In November 2001, Dow-Jones merged the editorial operations of the Far Eastern Economic Review and the Asian Wall Street Journal in an attempt to cut costs.

Prior to the formal closure in 2009, FEER died many deaths—in 1992 when Bowring was forced to resign as editor; in 2001 when it was merged with the Asian Wall Street Journal; in 2004 when it ceased as a weekly and was published as a monthly after being downsized to a staff of two.

"The death of the Review came by a thousand cuts inflicted primarily by Karen House," said Bowring in 2004: A succession of failed makeovers and revolving editors; the dumbing down of the magazine in an effort to make it "more readable"; moving away from hard-hitting, controversial coverage of corporate and financial scandals; a shift from in-depth coverage of business and politics to soft-centred features of the sort that appear in airline magazines.

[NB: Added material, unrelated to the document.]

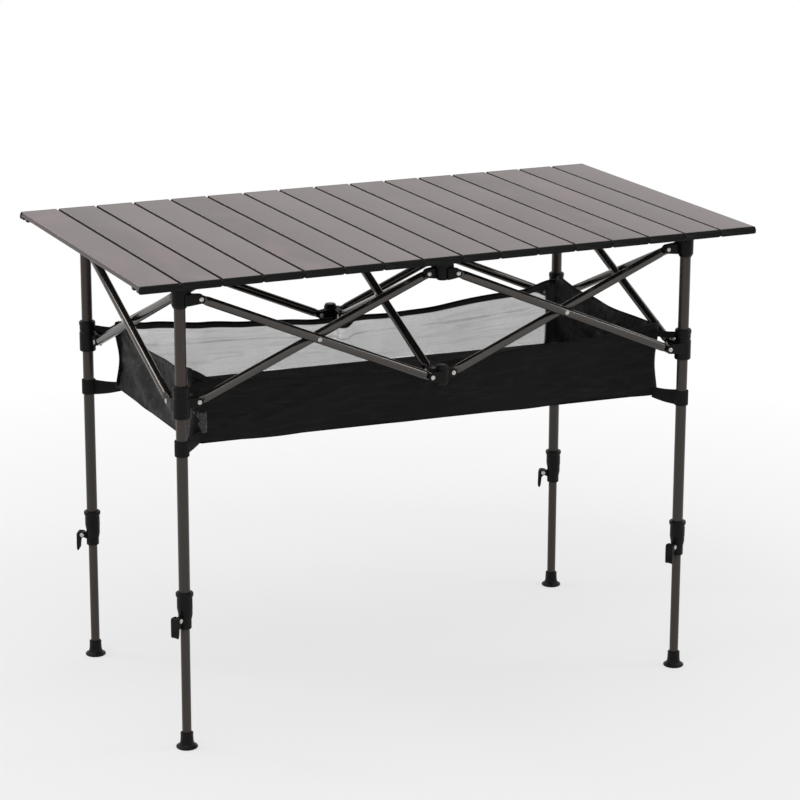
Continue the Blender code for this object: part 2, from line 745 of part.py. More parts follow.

When Dow Jones took over the Review it introduced pompous "editorials", indulged in numerous revisions to the format, each more disastrous than the last; brought in large numbers of American journalists and editors at the expense of well-established writers who knew the region; moved the focus from business and politics to "innovation" and "lifestyle", neither of which was of interest to its core readership; and dramatically reduced the scope of the book review section.

When Dow Jones took control of the magazine, efforts to introduce more lifestyle features sparked protests from Review loyalists – as did its decision to make it into a monthly rather than a weekly title.

At its peak, FEER had an editorial team of nearly 100 news staff in 15 bureaus across Asia – the largest news team of any regional weekly.